-- begin DATASET ENTRIES --
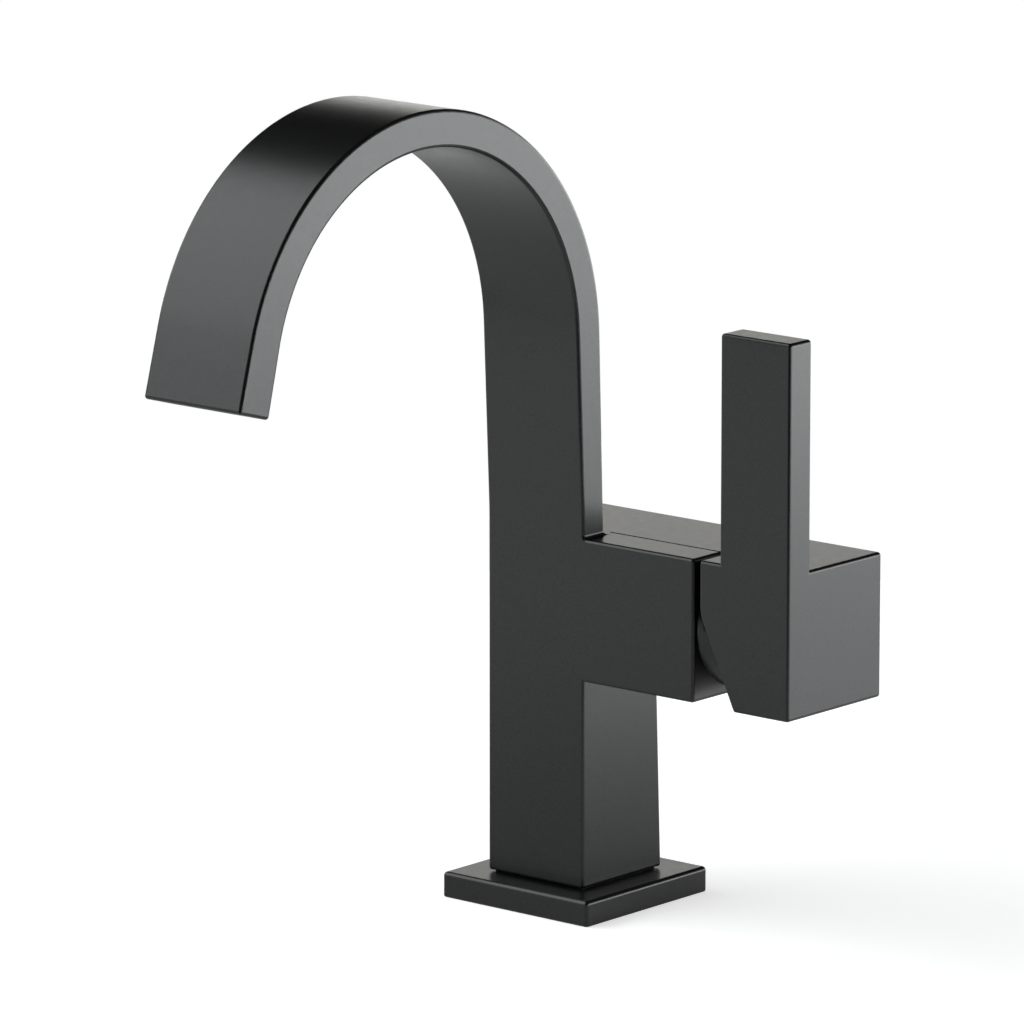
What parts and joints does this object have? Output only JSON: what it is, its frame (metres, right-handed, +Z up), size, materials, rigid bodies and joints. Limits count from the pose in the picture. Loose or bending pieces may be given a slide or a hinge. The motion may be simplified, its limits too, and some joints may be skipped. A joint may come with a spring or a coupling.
{
  "type": "bathroom mixer faucet",
  "caption": "Square single-handle basin mixer with a flat arched ribbon spout, a side joystick lever on a square hub, and a square base plate.",
  "frame": {"origin": "on the deck, at the middle of the square base plate, where the body's foot meets the deck", "axes": "+Z up, -Y towards the user along the spout, +X towards the handle"},
  "size_m": [0.1109, 0.1759, 0.2248],
  "materials": {
    "black_finish": "satin black coat over cast brass, with a fine even texture",
    "dome_finish": "satin black coat, a little darker",
    "black_rubber": "moulded rubber",
    "foam_rubber": "closed-cell foam",
    "black_plastic": "moulded, fine grain",
    "grey_plastic": "moulded acetal",
    "white_plastic": "moulded acetal",
    "clear_plastic": "natural cross-linked plastic",
    "red_plastic": "moulded",
    "ceramic": "lapped ceramic",
    "brass": "machined",
    "steel": "turned stainless steel"
  },
  "bodies": {
    "body": {"faucet_body": "black_finish", "waterway_liner": "clear_plastic", "base_plate": "black_finish", "base_gasket": "foam_rubber", "neck_seal": "black_rubber", "outlet_frame": "black_plastic", "flow_straightener": "grey_plastic", "flow_restrictor": "grey_plastic", "outlet_seal": "black_rubber", "cartridge_base": "white_plastic", "base_port_seals": "black_rubber", "disc_port_seals": "black_rubber", "cartridge_shell": "white_plastic", "fixed_disc": "ceramic", "slide_washer": "clear_plastic", "temperature_stop": "red_plastic", "cartridge_nut": "brass", "dome": "dome_finish", "dome_ring": "black_rubber"},
    "rotor": {"rotor": "grey_plastic", "rotor_ring": "black_rubber", "stem_pin": "steel"},
    "handle": {"cartridge_stem": "brass", "handle": "black_finish", "handle_adapter": "grey_plastic", "set_screw": "steel", "screw_plug": "black_plastic"},
    "discs": {"moving_disc": "ceramic", "disc_carrier": "grey_plastic"}
  },
  "joints": [
    {"name": "temperature", "type": "hinge", "parent": "body", "child": "rotor", "pos_m": [0.048, 0.00305, 0.0832], "axis": [1, 0, 0], "range_deg": [-50, 50]},
    {"name": "flow", "type": "hinge", "parent": "rotor", "child": "handle", "pos_m": [0.048, 0.00305, 0.0832], "axis": [0, 1, 0], "range_deg": [0, 24]},
    {"name": "disc_slide", "type": "slide", "parent": "rotor", "child": "discs", "axis": [0, 0, 1], "range_m": [0, 0.0033]}
  ],
  "couplings": [
    {"joint": "disc_slide", "follows": "flow", "m_per_rad": 0.007768}
  ]
}
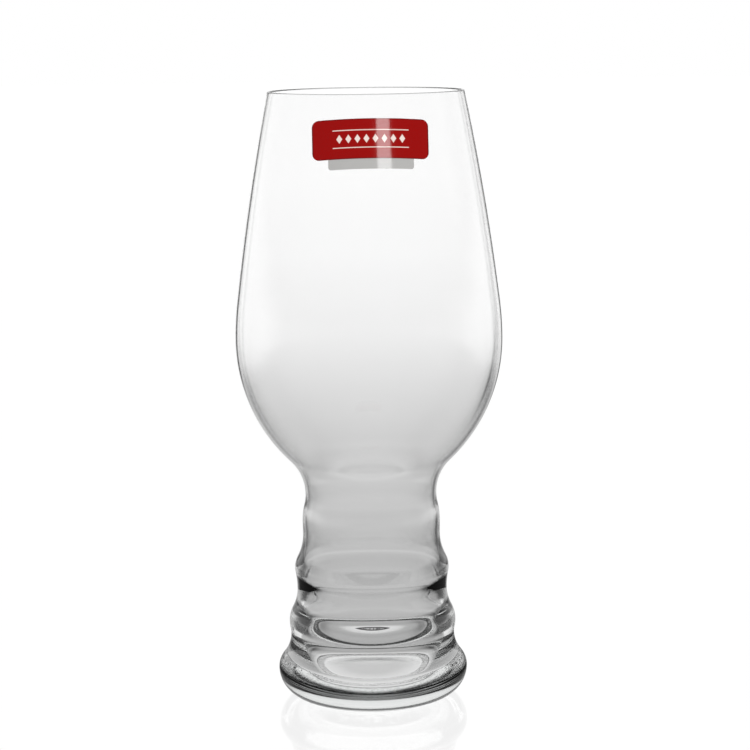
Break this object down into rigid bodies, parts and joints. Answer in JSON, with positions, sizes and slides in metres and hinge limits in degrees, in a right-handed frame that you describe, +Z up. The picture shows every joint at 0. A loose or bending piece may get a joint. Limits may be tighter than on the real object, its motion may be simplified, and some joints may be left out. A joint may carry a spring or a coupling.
{
  "type": "beer glass",
  "caption": "Tall tulip beer glass for pale ale: a thin bowl over a hollow rippled stem and a thick rounded foot, with a small film label under the rim.",
  "frame": {"origin": "on the table under the axis of the glass, at the level of the ring that it rests on", "axes": "+Z up along the axis of the glass, from the foot to the rim; the label faces -Y; +X is to the right of someone who reads the label"},
  "size_m": [0.0816, 0.0816, 0.187],
  "materials": {
    "glass": "polished",
    "label": "glossy"
  },
  "bodies": {
    "root": {"glass": "glass", "label": "label"}
  },
  "joints": []
}
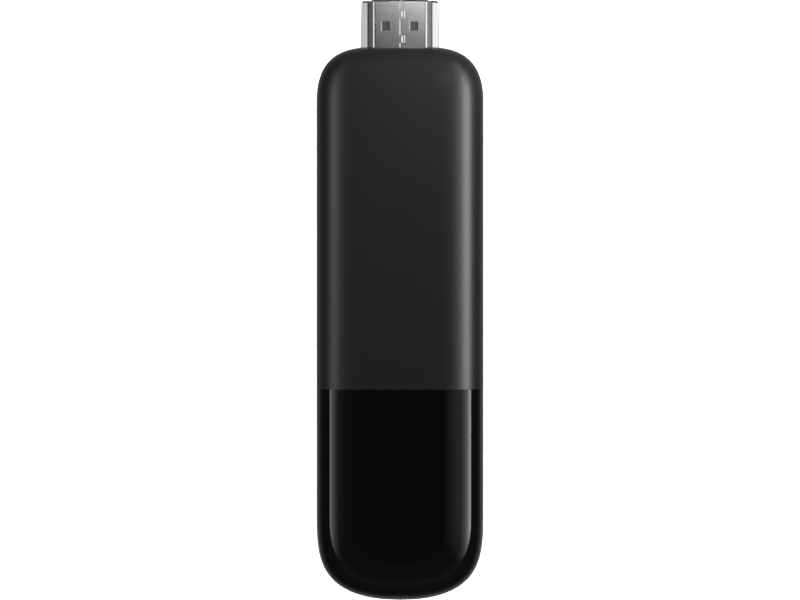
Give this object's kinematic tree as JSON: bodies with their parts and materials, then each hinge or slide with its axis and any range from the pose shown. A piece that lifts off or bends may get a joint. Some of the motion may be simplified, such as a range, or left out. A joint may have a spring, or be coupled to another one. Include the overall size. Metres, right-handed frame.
{
  "type": "streaming media player",
  "caption": "Pebble-shaped streaming media stick: matte black casing with a gloss lower cover, HDMI plug on one end, micro-USB power port in the side.",
  "frame": {"origin": "centre of the footprint of the whole stick, lying on its back, on the surface that the back face rests on", "axes": "+Z out of the front face, +Y along the stick's length towards the HDMI plug's tip, +X to the side that holds the micro-USB port"},
  "size_m": [0.0298, 0.1068, 0.0154],
  "materials": {
    "matte_case": "matte, fine spark-eroded grain",
    "gloss_cover": "polished",
    "plug_steel": "satin nickel-plated steel",
    "connector_plastic": "matte moulded",
    "contact_gold": "gold flash over copper alloy",
    "board_laminate": "green solder mask over glass-epoxy laminate",
    "chip_package": "matte epoxy",
    "shield_tin": "tin-plated steel",
    "spreader_aluminium": "rolled sheet",
    "thermal_pad": "soft silicone",
    "inductor_ferrite": "matte ferrite",
    "screw_steel": "black zinc",
    "led_resin": "clear resin"
  },
  "bodies": {
    "root": {"antenna_diversity": "shield_tin", "antenna_main": "shield_tin", "crystal": "shield_tin", "front_heat_spreader": "spreader_aluminium", "front_shell": "matte_case", "front_thermal_pad": "thermal_pad", "gloss_cover": "gloss_cover", "hdmi_contact_01": "contact_gold", "hdmi_contact_02": "contact_gold", "hdmi_contact_03": "contact_gold", "hdmi_contact_04": "contact_gold", "hdmi_contact_05": "contact_gold", "hdmi_contact_06": "contact_gold", "hdmi_contact_07": "contact_gold", "hdmi_contact_08": "contact_gold", "hdmi_contact_09": "contact_gold", "hdmi_contact_10": "contact_gold", "hdmi_contact_11": "contact_gold", "hdmi_contact_12": "contact_gold", "hdmi_contact_13": "contact_gold", "hdmi_contact_14": "contact_gold", "hdmi_contact_15": "contact_gold", "hdmi_contact_16": "contact_gold", "hdmi_contact_17": "contact_gold", "hdmi_contact_18": "contact_gold", "hdmi_contact_19": "contact_gold", "hdmi_insulator": "connector_plastic", "hdmi_shell": "plug_steel", "main_board": "board_laminate", "memory_chip": "chip_package", "power_chip": "chip_package", "power_inductor_1": "inductor_ferrite", "power_inductor_2": "inductor_ferrite", "processor": "chip_package", "processor_thermal_pad": "thermal_pad", "rear_heat_spreader": "spreader_aluminium", "rear_shell": "matte_case", "rear_thermal_pad": "thermal_pad", "shield_frame": "shield_tin", "shield_lid": "shield_tin", "spreader_screw_1": "screw_steel", "spreader_screw_2": "screw_steel", "spreader_screw_3": "screw_steel", "spreader_screw_4": "screw_steel", "status_led": "led_resin", "storage_chip": "chip_package", "usb_contact_1": "contact_gold", "usb_contact_2": "contact_gold", "usb_contact_3": "contact_gold", "usb_contact_4": "contact_gold", "usb_contact_5": "contact_gold", "usb_insulator": "connector_plastic", "usb_shell": "plug_steel", "wifi_module": "shield_tin"}
  },
  "joints": []
}
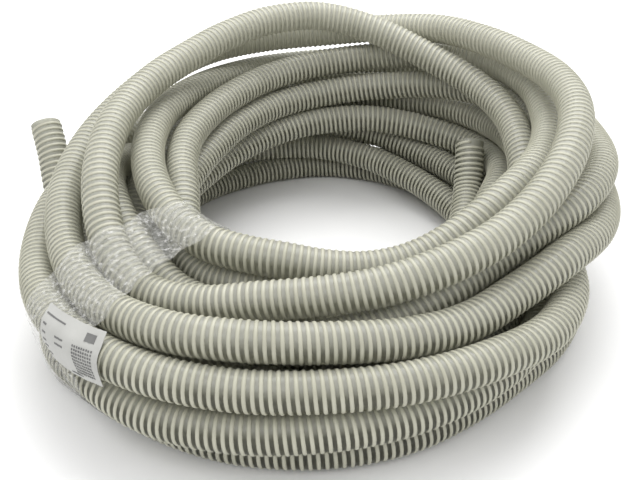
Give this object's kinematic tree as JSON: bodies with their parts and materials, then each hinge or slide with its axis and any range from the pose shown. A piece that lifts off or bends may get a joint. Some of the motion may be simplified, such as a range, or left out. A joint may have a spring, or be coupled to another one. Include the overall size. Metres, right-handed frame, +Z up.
-- end DATASET ENTRIES --
REQUIREMENT:
Please set down the whole listing above without altering a single line.

RIGHT ANSWER:
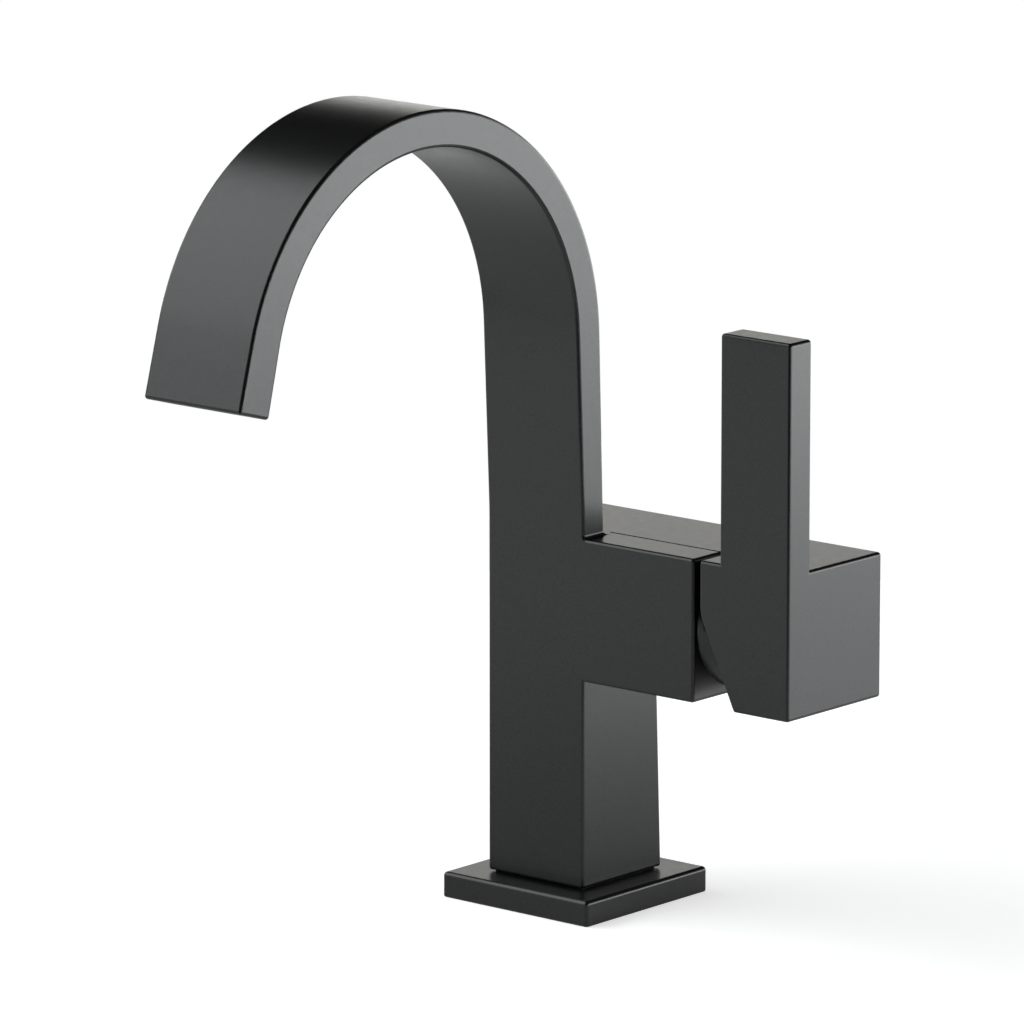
What parts and joints does this object have? Output only JSON: what it is, its frame (metres, right-handed, +Z up), size, materials, rigid bodies and joints. Limits count from the pose in the picture. Loose or bending pieces may be given a slide or a hinge. The motion may be simplified, its limits too, and some joints may be skipped. A joint may come with a spring or a coupling.
{
  "type": "bathroom mixer faucet",
  "caption": "Square single-handle basin mixer with a flat arched ribbon spout, a side joystick lever on a square hub, and a square base plate.",
  "frame": {"origin": "on the deck, at the middle of the square base plate, where the body's foot meets the deck", "axes": "+Z up, -Y towards the user along the spout, +X towards the handle"},
  "size_m": [0.1109, 0.1759, 0.2248],
  "materials": {
    "black_finish": "satin black coat over cast brass, with a fine even texture",
    "dome_finish": "satin black coat, a little darker",
    "black_rubber": "moulded rubber",
    "foam_rubber": "closed-cell foam",
    "black_plastic": "moulded, fine grain",
    "grey_plastic": "moulded acetal",
    "white_plastic": "moulded acetal",
    "clear_plastic": "natural cross-linked plastic",
    "red_plastic": "moulded",
    "ceramic": "lapped ceramic",
    "brass": "machined",
    "steel": "turned stainless steel"
  },
  "bodies": {
    "body": {"faucet_body": "black_finish", "waterway_liner": "clear_plastic", "base_plate": "black_finish", "base_gasket": "foam_rubber", "neck_seal": "black_rubber", "outlet_frame": "black_plastic", "flow_straightener": "grey_plastic", "flow_restrictor": "grey_plastic", "outlet_seal": "black_rubber", "cartridge_base": "white_plastic", "base_port_seals": "black_rubber", "disc_port_seals": "black_rubber", "cartridge_shell": "white_plastic", "fixed_disc": "ceramic", "slide_washer": "clear_plastic", "temperature_stop": "red_plastic", "cartridge_nut": "brass", "dome": "dome_finish", "dome_ring": "black_rubber"},
    "rotor": {"rotor": "grey_plastic", "rotor_ring": "black_rubber", "stem_pin": "steel"},
    "handle": {"cartridge_stem": "brass", "handle": "black_finish", "handle_adapter": "grey_plastic", "set_screw": "steel", "screw_plug": "black_plastic"},
    "discs": {"moving_disc": "ceramic", "disc_carrier": "grey_plastic"}
  },
  "joints": [
    {"name": "temperature", "type": "hinge", "parent": "body", "child": "rotor", "pos_m": [0.048, 0.00305, 0.0832], "axis": [1, 0, 0], "range_deg": [-50, 50]},
    {"name": "flow", "type": "hinge", "parent": "rotor", "child": "handle", "pos_m": [0.048, 0.00305, 0.0832], "axis": [0, 1, 0], "range_deg": [0, 24]},
    {"name": "disc_slide", "type": "slide", "parent": "rotor", "child": "discs", "axis": [0, 0, 1], "range_m": [0, 0.0033]}
  ],
  "couplings": [
    {"joint": "disc_slide", "follows": "flow", "m_per_rad": 0.007768}
  ]
}
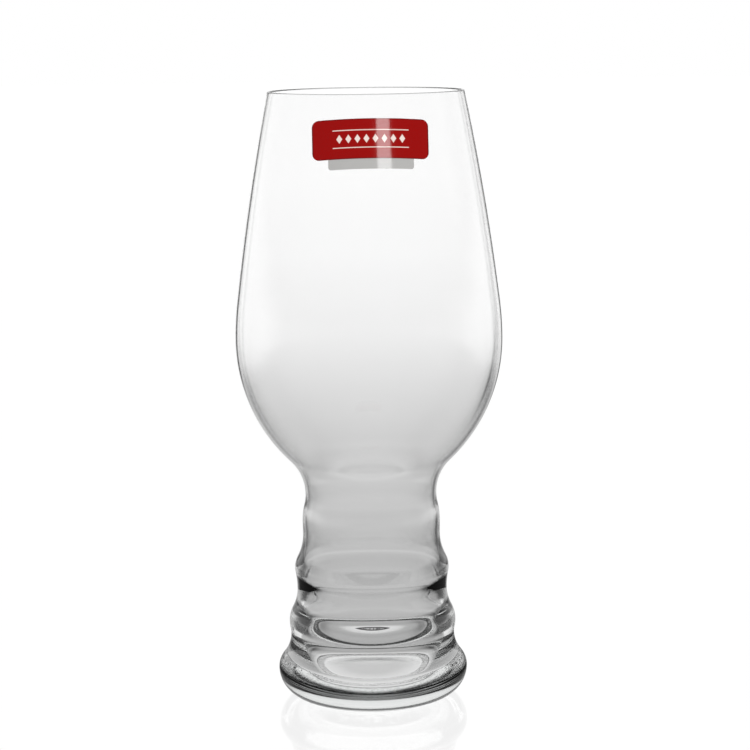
Break this object down into rigid bodies, parts and joints. Answer in JSON, with positions, sizes and slides in metres and hinge limits in degrees, in a right-handed frame that you describe, +Z up. The picture shows every joint at 0. A loose or bending piece may get a joint. Limits may be tighter than on the real object, its motion may be simplified, and some joints may be left out. A joint may carry a spring or a coupling.
{
  "type": "beer glass",
  "caption": "Tall tulip beer glass for pale ale: a thin bowl over a hollow rippled stem and a thick rounded foot, with a small film label under the rim.",
  "frame": {"origin": "on the table under the axis of the glass, at the level of the ring that it rests on", "axes": "+Z up along the axis of the glass, from the foot to the rim; the label faces -Y; +X is to the right of someone who reads the label"},
  "size_m": [0.0816, 0.0816, 0.187],
  "materials": {
    "glass": "polished",
    "label": "glossy"
  },
  "bodies": {
    "root": {"glass": "glass", "label": "label"}
  },
  "joints": []
}
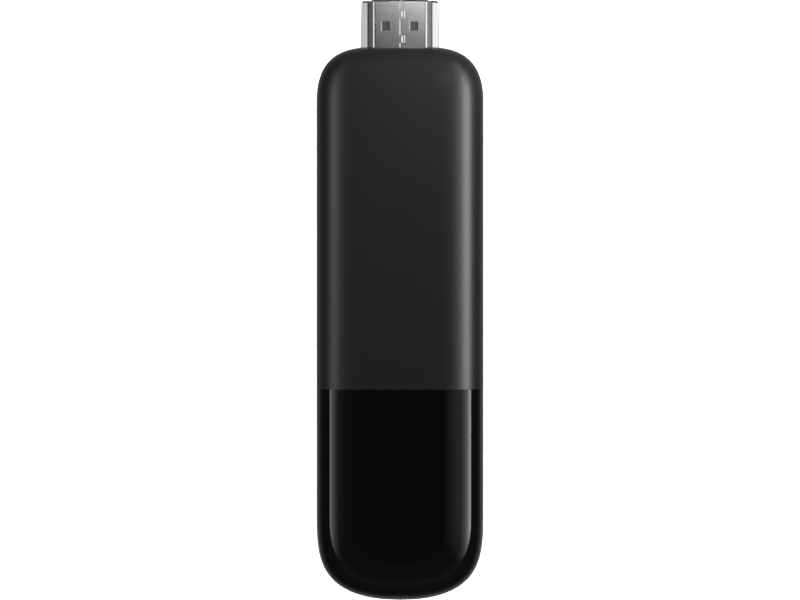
Give this object's kinematic tree as JSON: bodies with their parts and materials, then each hinge or slide with its axis and any range from the pose shown. A piece that lifts off or bends may get a joint. Some of the motion may be simplified, such as a range, or left out. A joint may have a spring, or be coupled to another one. Include the overall size. Metres, right-handed frame.
{
  "type": "streaming media player",
  "caption": "Pebble-shaped streaming media stick: matte black casing with a gloss lower cover, HDMI plug on one end, micro-USB power port in the side.",
  "frame": {"origin": "centre of the footprint of the whole stick, lying on its back, on the surface that the back face rests on", "axes": "+Z out of the front face, +Y along the stick's length towards the HDMI plug's tip, +X to the side that holds the micro-USB port"},
  "size_m": [0.0298, 0.1068, 0.0154],
  "materials": {
    "matte_case": "matte, fine spark-eroded grain",
    "gloss_cover": "polished",
    "plug_steel": "satin nickel-plated steel",
    "connector_plastic": "matte moulded",
    "contact_gold": "gold flash over copper alloy",
    "board_laminate": "green solder mask over glass-epoxy laminate",
    "chip_package": "matte epoxy",
    "shield_tin": "tin-plated steel",
    "spreader_aluminium": "rolled sheet",
    "thermal_pad": "soft silicone",
    "inductor_ferrite": "matte ferrite",
    "screw_steel": "black zinc",
    "led_resin": "clear resin"
  },
  "bodies": {
    "root": {"antenna_diversity": "shield_tin", "antenna_main": "shield_tin", "crystal": "shield_tin", "front_heat_spreader": "spreader_aluminium", "front_shell": "matte_case", "front_thermal_pad": "thermal_pad", "gloss_cover": "gloss_cover", "hdmi_contact_01": "contact_gold", "hdmi_contact_02": "contact_gold", "hdmi_contact_03": "contact_gold", "hdmi_contact_04": "contact_gold", "hdmi_contact_05": "contact_gold", "hdmi_contact_06": "contact_gold", "hdmi_contact_07": "contact_gold", "hdmi_contact_08": "contact_gold", "hdmi_contact_09": "contact_gold", "hdmi_contact_10": "contact_gold", "hdmi_contact_11": "contact_gold", "hdmi_contact_12": "contact_gold", "hdmi_contact_13": "contact_gold", "hdmi_contact_14": "contact_gold", "hdmi_contact_15": "contact_gold", "hdmi_contact_16": "contact_gold", "hdmi_contact_17": "contact_gold", "hdmi_contact_18": "contact_gold", "hdmi_contact_19": "contact_gold", "hdmi_insulator": "connector_plastic", "hdmi_shell": "plug_steel", "main_board": "board_laminate", "memory_chip": "chip_package", "power_chip": "chip_package", "power_inductor_1": "inductor_ferrite", "power_inductor_2": "inductor_ferrite", "processor": "chip_package", "processor_thermal_pad": "thermal_pad", "rear_heat_spreader": "spreader_aluminium", "rear_shell": "matte_case", "rear_thermal_pad": "thermal_pad", "shield_frame": "shield_tin", "shield_lid": "shield_tin", "spreader_screw_1": "screw_steel", "spreader_screw_2": "screw_steel", "spreader_screw_3": "screw_steel", "spreader_screw_4": "screw_steel", "status_led": "led_resin", "storage_chip": "chip_package", "usb_contact_1": "contact_gold", "usb_contact_2": "contact_gold", "usb_contact_3": "contact_gold", "usb_contact_4": "contact_gold", "usb_contact_5": "contact_gold", "usb_insulator": "connector_plastic", "usb_shell": "plug_steel", "wifi_module": "shield_tin"}
  },
  "joints": []
}
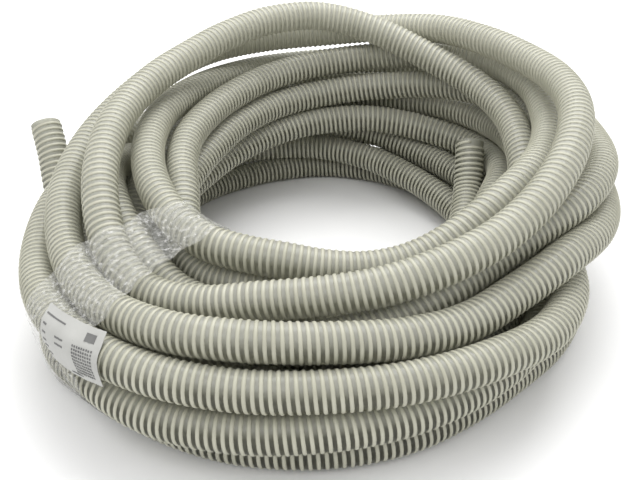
Give this object's kinematic tree as JSON: bodies with their parts and materials, then each hinge or slide with its axis and any range from the pose shown. A piece that lifts off or bends may get a joint. Some of the motion may be simplified, such as a range, or left out. A joint may have a spring, or be coupled to another one. Include the overall size. Metres, right-handed frame, +Z up.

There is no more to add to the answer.